SAN PEDRO GARZA GARCÍA, Mexico, Oct. 8, 2024 — Alfa, S.A.B. de C.V. (the “Company”) announced today that the Company received consents (“Consents”) from the holders of US$459,041,000 in aggregate principal amount representing approximately 91.81% of its outstanding 6.875% Senior Notes due 2044 (the “Notes”) as of 11:59 p.m., New York City time, on October 7, 2024 (the “Expiration Time”) in connection with the Company’s previously announced solicitation (the “Solicitation”) of Consents and related CUSIP exchange offer (the CUSIP exchange offer and the Solicitation being herein referred to collectively, as the context may require, as the Solicitation) upon the terms and subject to the conditions set forth in the Consent Solicitation and CUSIP Exchange Offer Statement, dated as of September 10, 2024 (the “Statement”) to the proposed amendments (the “Proposed Amendments”) to the indenture, dated as of March 25, 2014 among the Company, The Bank of New York Mellon, as trustee, paying agent, registrar and transfer agent, and The Bank of New York Mellon (Luxembourg) S.A., as Luxembourg paying agent and Luxembourg transfer agent (as amended, supplemented and modified, the “Indenture”), governing its Notes.

As previously announced, the Company received the requisite Consents as of 5:00 p.m., New York City time, on September 23, 2024 (the “Early Consent Deadline”) and executed a first supplemental indenture to the Indenture (the “First Supplemental Indenture”) to implement the Proposed Amendments. Because all of the conditions to the Solicitation described in the Statement have been satisfied or waived by the Company as of the Expiration Time, including the Company’s waiver of the condition that the Company receive the requisite approval by the Company’s shareholders of the spin-off (escisión), sale or other transfer of the Company’s entire ownership stake in its subsidiary Alpek, S.A.B. de C.V., on October 9, 2024 (the “Settlement Date”), the Company will (i) pay to each Eligible Holder (as defined below), who delivered a valid Consent in respect of such Notes prior to the Early Consent Deadline (and did not properly revoked such Consent prior to the Early Consent Deadline), US$10.00 in cash for each US$1,000.00 principal amount of such Notes in respect of which a valid Consent was so delivered (and was not properly revoked) (the “Early Consent Fee”) and (ii) cause Sigma Alimentos, S.A. de C.V. and certain of its subsidiaries to deliver a full and irrevocable guarantee of the Notes (the “Note Guarantees”) pursuant to a second supplemental indenture to the Indenture (the “Second Supplemental Indenture” and, together with the First Supplemental Indenture, the “Supplemental Indentures”).

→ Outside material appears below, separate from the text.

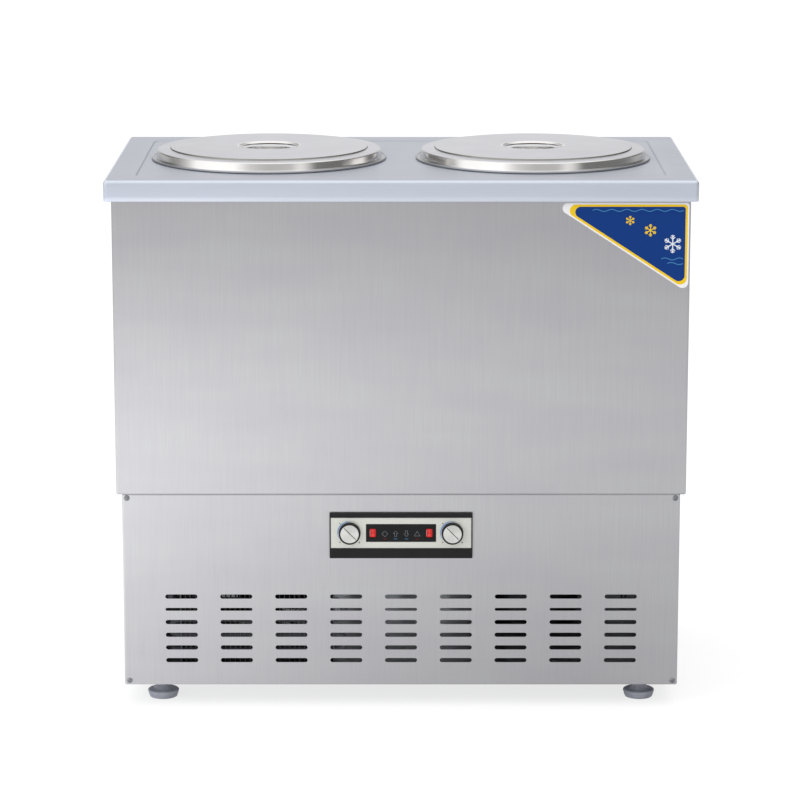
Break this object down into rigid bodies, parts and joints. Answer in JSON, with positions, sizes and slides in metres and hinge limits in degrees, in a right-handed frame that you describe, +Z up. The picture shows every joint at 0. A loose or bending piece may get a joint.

All outstanding Notes will benefit from the Note Guarantees, and will continue to trade under the existing CUSIP numbers.

Eligible Holders of Notes for which no Consent was delivered prior to the Early Consent Deadline (or Notes for which a valid Consent was delivered, but such Consent was validly revoked prior to the Early Consent Deadline) or Notes for which Consent was delivered after the Early Consent Deadline, will not receive an Early Consent Fee. The Proposed Amendments will become operative as of the Settlement Date and all holders of the Notes (the “Holders”) and their transferees will be bound by the Proposed Amendments and the Supplemental Indentures even if they did not deliver Consents to the Proposed Amendments.

The Solicitation was made to Holders of the Notes who are (a) “qualified institutional buyers” (as defined in Rule 144A under the U.S. Securities Act of 1933, as amended (the “Securities Act”)), in compliance with Rule 144A under the Securities Act and (b) persons other than “U.S. persons” as defined in Regulation S under Securities Act, who are not delivering Consents for the account or benefit of a U.S. person and who are “non-U.S. qualified offerees” (as defined under “Procedures for Delivering Consents – Eligibility to Participate in the Consent Solicitation” in the Statement), in offshore transactions in compliance with Regulation S under the Securities Act. Only Holders who returned a duly completed eligibility letter certifying that they are within one of the categories described in the immediately preceding sentence were authorized to receive and review the Statement and to participate in the Solicitation (such Holders, “Eligible Holders”).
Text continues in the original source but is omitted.